LBJ and the governor
The Democrats’ intraparty strife pleases no one less than the President, who during his long career as a Texas congressman and senator learned to shun ideology, deliver the goods, and keep every possible interest group just happy enough to answer the phone when he called. He used all factions and they used him, and if his electorate didn’t adore him, at least they kept electing him. All but estranged from the liberals, whose only real hope he was, mistrusted by the Establishment, whose money backed him, he nonetheless somehow preserved a knack for keeping his party from falling to pieces; as long as he was running Texas, the Republicans didn’t have a chance. No one has that knack in the Texas party today, not even Governor Connally.
The precise nature of the JohnsonConnally relationship is a common topic of Texas gossip, and there are two contending conspiracy theories that neatly complement each other. Many liberals, on the one hand, fervently believe that Connally and Johnson are simply allies and co-conspirators in a devious plot to preserve conservative hegemony in the Texas Democratic Party and thus in the state itself. Underlying this theory is the assumption that Johnson has never really changed, that the man who opposed civil rights and labor rights in 1948 is the same man in 1966 — and that he constantly shows his true colors through what he allows Connally and the oil and gas lobby (or the banking lobby or the insurance lobby) to get away with.

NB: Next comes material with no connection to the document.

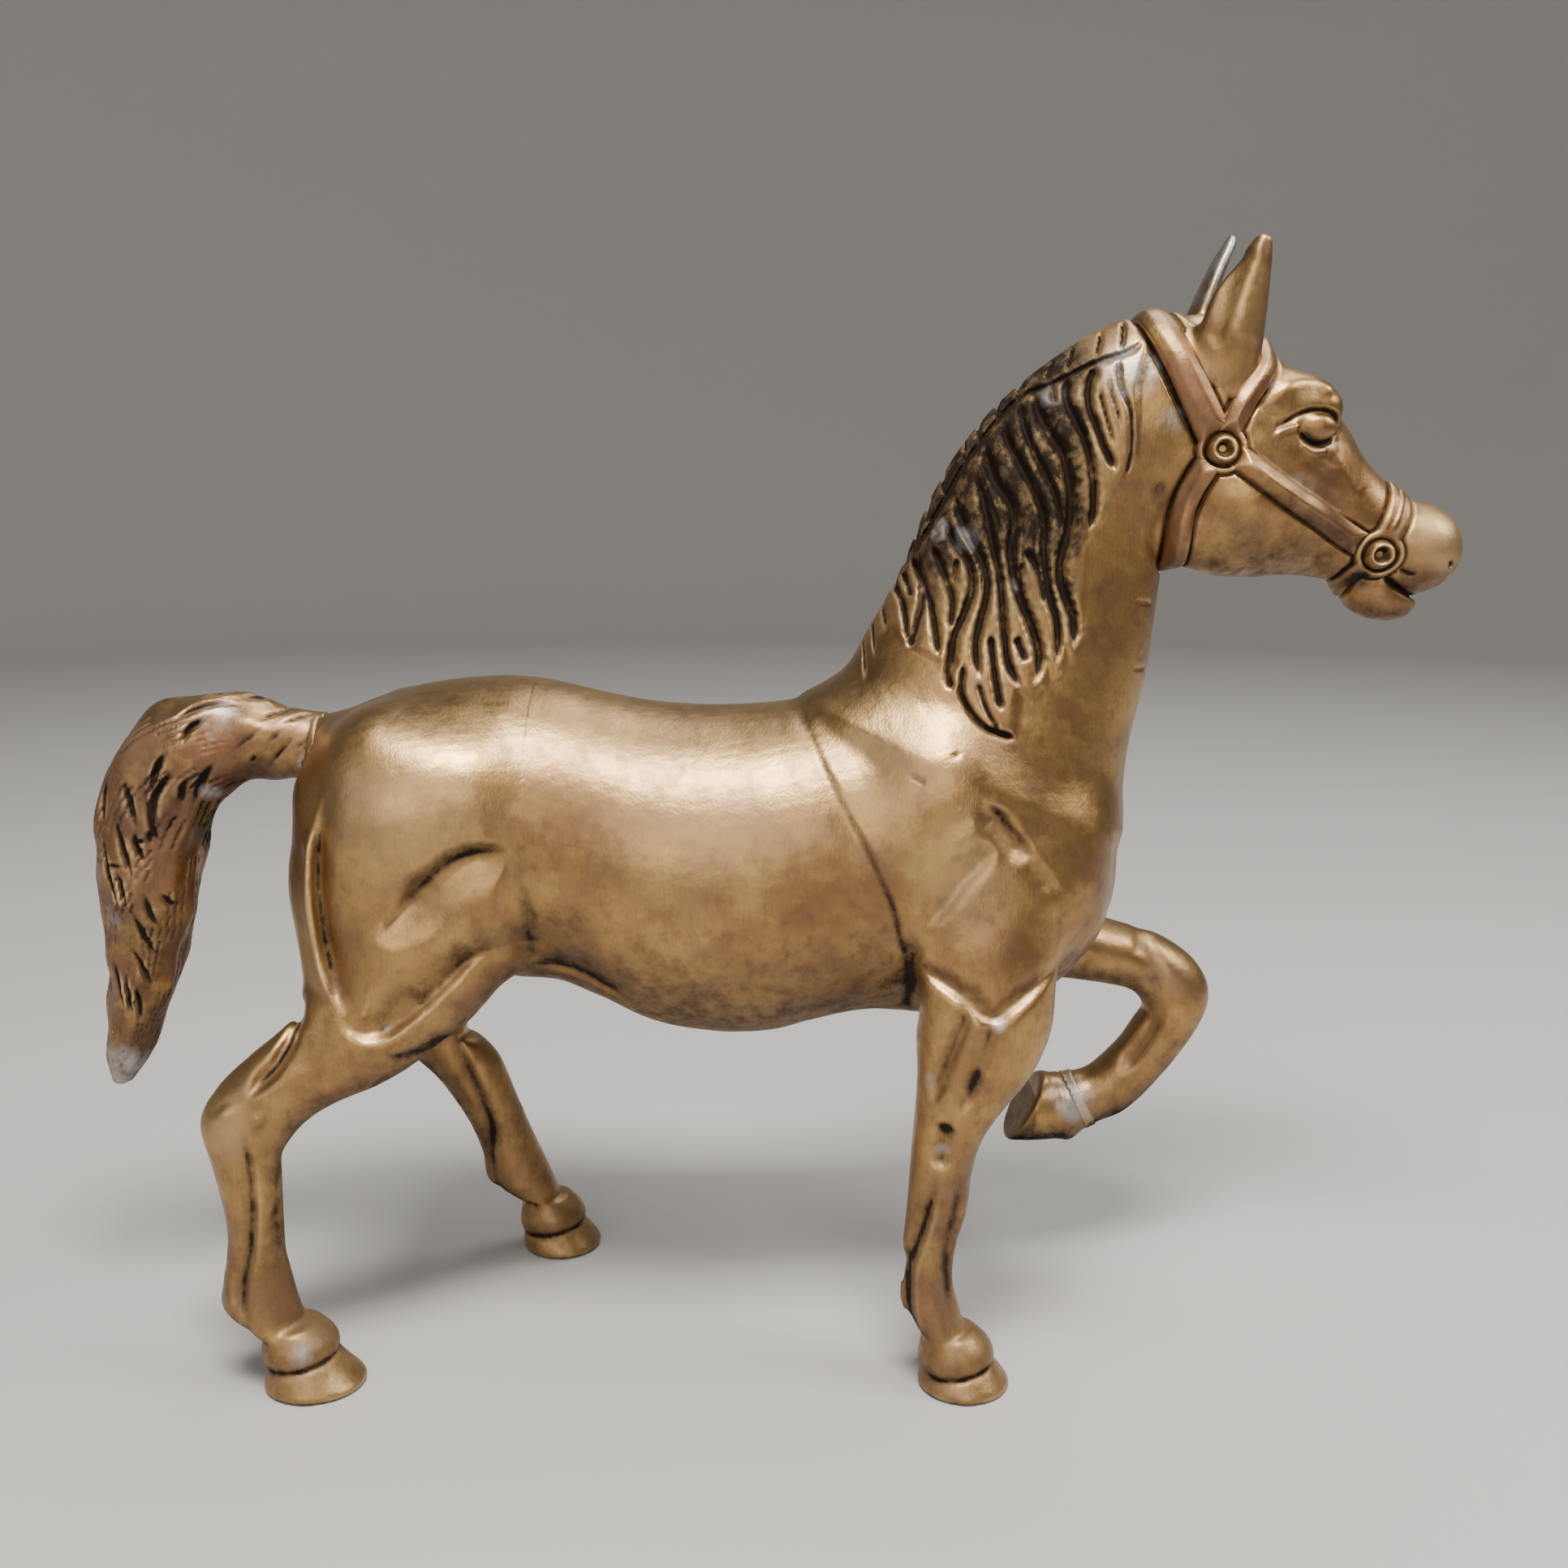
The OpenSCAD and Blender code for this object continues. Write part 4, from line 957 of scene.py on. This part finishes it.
def bronze(name, golden, brown, grime_and_shade_reach, rough):
    """Aged cast bronze: golden on its heights from edge wear and painted highlights, brown in between, and
    nearly black in its cuts from dark patina, with painted shade in its hollows, underneath and low down.
    """
    mat = bpy.data.materials.new(name)
    mat.use_nodes = True
    tree = mat.node_tree
    shader = tree.nodes["Principled BSDF"]
    place = node(tree, "TexCoord", {}).outputs["Object"]
    grime_and_shade = node(tree, "Attribute", {}, attribute_name="grime_and_shade").outputs["Fac"]
    wear_and_highlight = node(tree, "Attribute", {}, attribute_name="wear_and_highlight").outputs["Fac"]
    solder_and_reflection = node(tree, "Attribute", {}, attribute_name="solder_and_reflection").outputs["Fac"]
    clouds = texture(tree, place, (38, 38, 30), 5)
    mottle = texture(tree, place, (260, 260, 200), 6, 0.7)
    stain = texture(tree, place, (95, 80, 120), 4, 0.65)
    brushed = texture(tree, place, (2600, 2600, 110), 3)
    grain = texture(tree, place, (1500, 1500, 1500), 4)
    pitting = texture(tree, place, (620, 620, 620), 1)

    colour = mix(tree, ramp(tree, clouds, 0.36, 0.64), golden, brown)
    for share, tint in (
        (ramp(tree, stain, 0.5, 0.68, 0.6), PURPLISH),
        (ramp(tree, stain, 0.46, 0.3, 0.5), YELLOW),
        (ramp(tree, mottle, 0.5, 0.72, 0.55), RUSTY),
        (ramp(tree, brushed, 0.5, 0.75, 0.4), STREAK),
        # Edge wear and painted highlights in the polished tint
        (ramp(tree, wear_and_highlight, 0.0, 1.0, 0.65), POLISH_AND_HIGHLIGHT),
    ):
        colour = mix(tree, share, colour, tint)
    # Nearly black from dirt and patina in cuts and from painted shade in hollows, underneath and low down
    dark = add(tree, times(tree, grime_and_shade, ramp(tree, mottle, 0.25, 0.62)), grime_and_shade)
    dark = ramp(tree, dark, 0.25, 1.5, grime_and_shade_reach)
    colour = mix(tree, dark, colour, PATINA_AND_SHADE)
    # Solder grey flecks; those over the mane are painted reflections
    fleck = times(tree, solder_and_reflection, ramp(tree, mottle, 0.3, 0.6))
    colour = mix(tree, ramp(tree, fleck, 0.1, 0.75, 0.85), colour, SOLDER_AND_REFLECTION_GREY)
    tree.links.new(colour, shader.inputs["Base Color"])

    metal = node(tree, "Math", {0: ramp(tree, dark, 1.0, 0.0), 1: 0.35}, operation="MAXIMUM").outputs[0]
    tree.links.new(metal, shader.inputs["Metallic"])
    tone = add(tree, ramp(tree, clouds, 0.3, 0.7, 0.14), rough)
    tone = add(tree, tone, ramp(tree, mottle, 0.4, 0.7, 0.12))
    tone = add(tree, tone, ramp(tree, dark, 0.0, 1.0, 0.25))
    tree.links.new(tone, shader.inputs["Roughness"])

    inputs = {}
    for height, strength, distance in ((brushed, 0.6, 6e-5), (grain, 0.45, 1e-4), (pitting, 0.25, 2e-4)):
        inputs.update(Height=height, Strength=strength, Distance=distance)
        inputs["Normal"] = node(tree, "Bump", inputs).outputs[0]
    tree.links.new(inputs["Normal"], shader.inputs["Normal"])
    tree.links.new(ramp(tree, dark, 1.0, 0.0, 0.5), shader.inputs["Specular IOR Level"])
    tree.links.new(ramp(tree, dark, 0.8, 0.0, 0.3), shader.inputs["Coat Weight"])
    shader.inputs["Coat Roughness"].default_value = 0.36
    return mat


METALS = {
    "bronze": bronze("bronze", (0.43, 0.25, 0.088, 1), (0.23, 0.12, 0.046, 1), 0.97, 0.27),
    "dark_bronze": bronze("dark_bronze", (0.32, 0.165, 0.07, 1), (0.16, 0.08, 0.038, 1), 0.95, 0.31),
    "silver_braze": bronze("silver_braze", (0.46, 0.36, 0.24, 1), (0.34, 0.24, 0.15, 1), 0.9, 0.38),
}


# ---------------------------------------------------------------- the castings


LEG_REACH = 2.6  # how far round a leg's own loft its casting goes, mm
FOOT_REACH = 2


def trunk_castings():
    """The ribcage, and the brazing at both its ends."""
    block = Block((-52, -37, 60), (38, 37, 156), 0.65)
    ahead = block.ahead(SHOULDER_SEAM)
    block.casting("barrel_casting", overlap(FLANK_X - block.grid.x, -ahead))
    block.bead("shoulder_seam_braze", ahead, 0.9, 0)
    block.bead("flank_seam_braze", block.ahead(FLANK_SEAM), 0.9, 0)


def forehand_castings():
    """The chest and shoulders, both fore legs and the raised foot."""
    block = Block((0, -42, -1), (110, 36, 158), 0.6, mane_cuts)
    grid = block.grid
    chest = overlap(block.ahead(SHOULDER_SEAM), -block.beyond(NECK_SEAM))
    below = block.sheet.signed(FORE_SEAM)[:, None, :]
    leg = soft_min(grid.skin(RIGHT_FORE), grid.skin(RIGHT_FORE_HOOF), 1) - LEG_REACH
    leg = overlap(leg, below, grid.y)
    raised = soft_min(grid.skin(LEFT_FORE), grid.skin(LEFT_FOOT), 1) - LEG_REACH
    raised = overlap(raised, RAISED_X - grid.x, -grid.y)
    beyond = block.beyond(PASTERN)
    foot = overlap(grid.skin(LEFT_FOOT) - FOOT_REACH, beyond, -grid.y)
    block.casting("forehand_casting", overlap(chest, -leg, -raised))
    block.casting("right_fore_leg", leg)
    block.casting("left_fore_leg", overlap(raised, -foot))
    block.casting("left_fore_foot", foot)
    block.bead("right_elbow_braze", below, 1, 0, overlap(leg - 3, grid.y))
    block.bead("pastern_braze", beyond, 3, 0.35, overlap(raised - 1, 68 - grid.x))


def hind_castings():
    """The croup and haunches, both hind legs and the brazing at the tail's root."""
    block = Block((-126, -42, -1), (-38, 42, 156), 0.6)
    grid = block.grid
    flank = grid.x - FLANK_X
    legs = overlap(grid.z - HIND_Z, np.minimum(flank, grid.z - 62))
    block.casting("hindquarter_casting", overlap(flank, -tail_part(grid), HIND_Z - grid.z))
    block.casting("right_hind_leg", overlap(legs, grid.y))
    block.casting("left_hind_leg", overlap(legs, -grid.y))
    root = overlap(grid.skin(TAIL) - 2.4, grid.x + 90)
    block.bead("tail_root_braze", grid.x - TAIL_X + 0 * grid.z, 1.6, 0.15, root)


def neck_casting():
    block = Block((4, -32, 128), (92, 32, 234), 0.42, mane_cuts)
    block.casting("neck_casting", overlap(block.beyond(NECK_SEAM), block.grid.x - POLL_X))


def head_castings():
    """The head, and its bridle: straps that follow the plain head under them, and four rings."""
    block = Block((74, -20, 160), (155, 20, 234), 0.31)
    grid, clean = block.grid, 0 * block.ink
    block.casting("head_casting", POLL_X - grid.x + 0 * grid.z)
    sides = (("right_", grid.y + 0 * grid.x), ("left_", -grid.y + 0 * grid.x))
    for name, (edge, proud) in bridle_edges(block.sheet).items():
        edge = edge[:, None, :]
        top = proud * (1.1 - 0.65 * smooth_step(-2.8, 0.2, edge))
        if name == "noseband":
            top = top - 0.5 * np.exp(-(((edge + 2.2) / 0.7) ** 2))
        strap = overlap(soft_max(block.plain - top, edge, 1), -(block.plain + STRAP_DEPTH))
        for side, half in sides if name == "cheekpiece" else [("", strap)]:
            mesh_piece(side + name, grid, overlap(strap, half), strap, clean, "dark_bronze")
    for name, centre in (("rosette", ROSETTE), ("bit_ring", BIT)):
        radius = ring_radius(block.sheet, centre)[:, None, :]
        top = 1.8 * np.exp(-(((radius - 2.1) / 0.85) ** 2)) - 0.5 * np.exp(-((radius / 1.1) ** 2)) + 0.2
        # Painted shade: the middle of each ring is darkened as the inside of a hole
        hole = 0.9 * np.exp(-((radius / 1.15) ** 2)) + clean
        ring = overlap(soft_max(block.plain - top, radius - RING_RADIUS, 0.5), -(block.plain + STRAP_DEPTH))
        for side, half in sides:
            mesh_piece(side + name, grid, overlap(ring, half), ring, hole)


RIGHT_EAR = [
    (97.6, -8.6, 212.6, 90, 2.2, 2.4), (97.3, -9.4, 216.4, 90, 4.6, 3.6), (97, -10.2, 221, 90, 6, 4.2),
    (96.8, -11, 226, 90, 6.4, 4), (97.6, -11.6, 231, 86, 5.6, 3.3), (98.9, -12, 235.5, 83, 4.2, 2.5),
    (100.3, -12.2, 239, 80, 2.6, 1.8), (101.5, -12.3, 241.6, 78, 1.1, 1.1),
]
LEFT_EAR = [
    (92, 8, 218, 66, 4, 4), (93.2, 9, 223.6, 66, 3, 4.8), (94.6, 9.6, 229, 66, 2.3, 4.9),
    (96.6, 10, 234.4, 66, 2, 4.5), (98.8, 10.4, 239.6, 66, 1.7, 3.5), (100.8, 10.6, 243.6, 66, 1.3, 2.2),
    (101.6, 10.7, 245.6, 66, 0.7, 1.1),
]


def ears():
    """Both ears, each blended into the head around its root."""
    for name, sections in (("right_ear", RIGHT_EAR), ("left_ear", LEFT_EAR)):
        places = np.array(sections)
        reach = np.maximum(places[:, 4], places[:, 5])[:, None] + 5
        grid = Grid((places[:, :3] - reach).min(0), (places[:, :3] + reach).max(0), 0.3)
        sheet = Sheet(grid)
        if name == "right_ear":
            sheet.stroke([(102.4, 246), (99.6, 237), (96.8, 229), (94.6, 220)], -1, 4.2, 1.8)
            # Painted shade: the ear's left facet is inked darker beside its ridge
            sheet.stroke([(98.6, 241), (94.8, 232), (92.6, 220)], 0.9, 2, ink=0.4, pen=2)
        ear = grid.skin(sections) + sheet.cuts[:, None, :] - sheet.swells[:, None, :]
        solid = soft_min(ear, box_blur(body(grid), 1), 3.5)
        ink = 0.45 * smooth_step(219, 214, grid.z) * smooth_step(-2, 0.5, ear) + 0 * ear
        mesh_piece(name, grid, np.maximum(solid, ear - 3.4), solid, ink)


def tail_part(grid):
    """Negative in the tail: all that is well behind the rump, and what lies close to the tail's own loft."""
    return np.maximum(grid.x - TAIL_X, np.minimum(grid.skin(TAIL) - 1.6, grid.x + 107))


def tail_casting():
    block = Block((-155, -16, 52), (-93, 16, 152), 0.42, tail_cuts)
    grid = block.grid
    block.deepen(tail_hair(grid))
    places = np.stack(np.broadcast_arrays(grid.x, grid.y, grid.z), -1)
    knobs = waves(places.reshape(-1, 3), 9, 3).reshape(grid.count)
    block.solid = block.solid + (0.5 * knobs).astype(np.float32)
    block.casting("tail_casting", tail_part(grid), slot="dark_bronze")


def tail_cuts(both, _right):
    """The tail's drawn locks, on both its sides."""
    for points, depth, width in TAIL_CUTS:
        both.stroke(points, depth, 0.7 * width, 1.1 * width, ends=0.45, pen=0.8 * width)


trunk_castings()
forehand_castings()
hind_castings()
neck_casting()
head_castings()
ears()
tail_casting()


# ---------------------------------------------------------------- stage


def plain(name, colour, rough):
    """A material with one colour."""
    mat = bpy.data.materials.new(name)
    mat.use_nodes = True
    shader = mat.node_tree.nodes["Principled BSDF"]
    shader.inputs["Base Color"].default_value = (*colour, 1)
    shader.inputs["Roughness"].default_value = rough
    return mat


HUB = 0.001  # radius of the face in the middle of the floor


def bowl(name, radius, bend, height):
    """A round floor that curves up into a backdrop on every side."""
    turn = np.linspace(0, math.pi / 2, 24)
    curve = [(HUB, 0.0)] + [(radius + bend * math.sin(t), bend - bend * math.cos(t)) for t in turn]
    curve.append((radius + bend, height))
    around = np.linspace(0, 2 * math.pi, 96, endpoint=False)
    count = len(around)
    verts = [(r * math.cos(a), r * math.sin(a), z) for r, z in curve for a in around]
    faces = [tuple(range(count))]
    for start in range(0, count * (len(curve) - 1), count):
        for k in range(count):
            after = (k + 1) % count
            faces.append((start + k, start + count + k, start + count + after, start + after))
    mesh = bpy.data.meshes.new(name)
    mesh.from_pydata(verts, [], faces)
    mesh.polygons.foreach_set("use_smooth", np.ones(len(faces), bool))
    made = bpy.data.objects.new(name, mesh)
    bpy.context.scene.collection.objects.link(made)
    return made


floor = bowl("floor", 1.6, 0.9, 3)
floor.data.materials.append(plain("floor", (0.5, 0.485, 0.465), 0.7))

camera_data = bpy.data.cameras.new("camera")
camera_data.sensor_width = 36
camera_data.lens = 36.06
camera = bpy.data.objects.new("camera", camera_data)
camera.location = (0.0046, -0.345, 0.1943)
camera.rotation_euler = (math.radians(90 - 11), 0, 0)
bpy.context.scene.collection.objects.link(camera)
bpy.context.scene.camera = camera


def area_light(name, place, size, power, colour=(1, 1, 1), target=(0, 0, 0.12)):
    data = bpy.data.lights.new(name, "AREA")
    data.shape = "RECTANGLE"
    data.size, data.size_y = size
    data.energy = power
    data.color = colour
    lamp = bpy.data.objects.new(name, data)
    lamp.location = place
    lamp.rotation_euler = (Vector(target) - Vector(place)).to_track_quat("-Z", "Y").to_euler()
    bpy.context.scene.collection.objects.link(lamp)


area_light("key", (0.02, -0.45, 1.1), (0.5, 0.3), 19, (1, 0.97, 0.93))
area_light("front", (-0.2, -1.5, 0.65), (1.8, 0.9), 12, (1, 0.97, 0.93))
area_light("side", (0.95, -0.25, 0.9), (0.45, 0.45), 8, (1, 0.97, 0.94))
area_light("fill", (-1.1, -0.7, 0.45), (0.5, 0.7), 1.6, (0.95, 0.97, 1))
area_light("rim", (0.3, 0.45, 1.2), (0.5, 0.5), 5)
world = bpy.data.worlds.new("world")
world.use_nodes = True
world.node_tree.nodes["Background"].inputs["Color"].default_value = (0.75, 0.78, 0.82, 1)
world.node_tree.nodes["Background"].inputs["Strength"].default_value = 0.15
bpy.context.scene.world = world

The theory requires a selective memory for facts, chief among them the whole domestic record of the Johnson presidency. Even on the state level, other facts must be ignored; there is the fact, for instance, that Johnson kept a Connally man, Joe Kilgore, from challenging the liberals’ champion, Senator Yarborough, in 1964.
According to the other principal theory, Johnson and Connally are simply old and close friends who now represent vastly different constituencies and who therefore for political reasons from time to time must seem to conflict. Thus when the word filters out from an off-therecord press conference in Austin that the two are having a falling out, the explanation is conveniently at hand: it’s all a smoke screen. Connally, so goes the explanation, is running for re-election and can’t seem too closely tied to the man whom so many Texans can’t abide. But at least one knowledgeable politician turns this thesis upside down. “Johnson and Connally,” he observes, “are too much like brothers to be good friends. They gave up on each other long ago, but they keep smiling and talking for appearances’ sake.”
Not quite. The two men are indeed startlingly alike and at the same time startlingly different, each wrapped in an ego as gaudy as a prairie rainbow, and each convinced that the other is only a lesser version of himself. Yet they need each other and feed on each other, and somehow each is nourished. Johnson created Connally, but the governor, who managed campaigns and raised money from the men who had it when Johnson needed it most, can make pretty much the same claim. Today their relationship is wearing thin under political and personal friction, but they continue to need and use each other.
The plain fact, however, is that Connally today is more popular with the Establishment than Johnson ever was. There are those who support Connally despite their dislike for Johnson, but there are not many who support Connally because they like the President. In Texas, there are few funny jokes told about Lyndon B. Johnson, but there are many savage stories told by Establishmentarians who thought he was all theirs in the past and by liberals who feel betrayed. He is lucky, after all, that his country is still bigger than Texas.